Hierarchical Correlation Clustering and Tree Preserving Embedding
Morteza Haghir Chehreghani, Mostafa Haghir Chehreghani
TL;DR
This work addresses clustering with signed pairwise dissimilarities by introducing Hierarchical Correlation Clustering (HCC), which yields multi-level clusters within an agglomerative framework. It then develops two representation-learning routes: a tree-preserving embedding of HCC dendrograms to produce vector features, and the use of minimax dissimilarities extended to correlation clustering to capture transitive, elongated structures with reduced computational complexity.
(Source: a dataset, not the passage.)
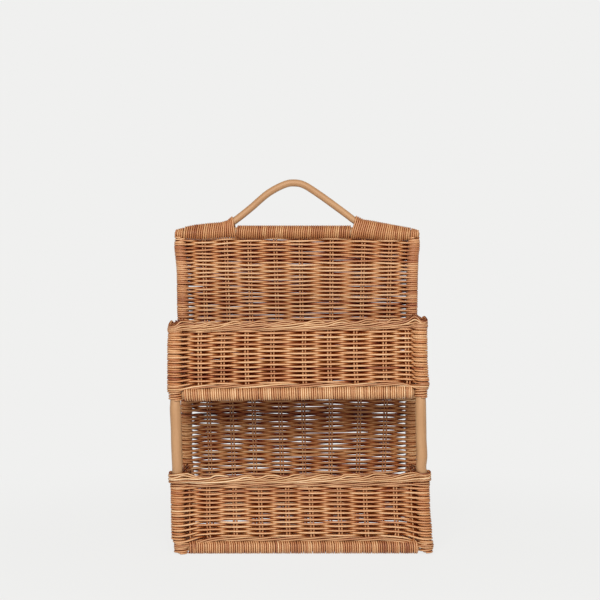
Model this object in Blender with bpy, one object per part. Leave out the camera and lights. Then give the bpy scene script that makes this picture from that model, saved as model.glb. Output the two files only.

Key contributions include the definitional groundwork for HCC, a level-based ultrametric distance enabling MDS-based embeddings, theoretical results on minimax-based clustering with shift invariance, and extensive experiments showing robustness to noise and superior downstream performance (e.g., with GMM) across UCI datasets, Fashion-MNIST, and other corpora. Overall, the approach provides practical tools for unsupervised learning with signed similarities, delivering both hierarchical clustering capabilities and meaningful feature representations that improve downstream clustering performance and interpretability.
Abstract
We propose a hierarchical correlation clustering method that extends the well-known correlation clustering to produce hierarchical clusters applicable to both positive and negative pairwise dissimilarities. Then, in the following, we study unsupervised representation learning with such hierarchical correlation clustering. For this purpose, we first investigate embedding the respective hierarchy to be used for tree preserving embedding and feature extraction. Thereafter, we study the extension of minimax distance measures to correlation clustering, as another representation learning paradigm. Finally, we demonstrate the performance of our methods on several datasets.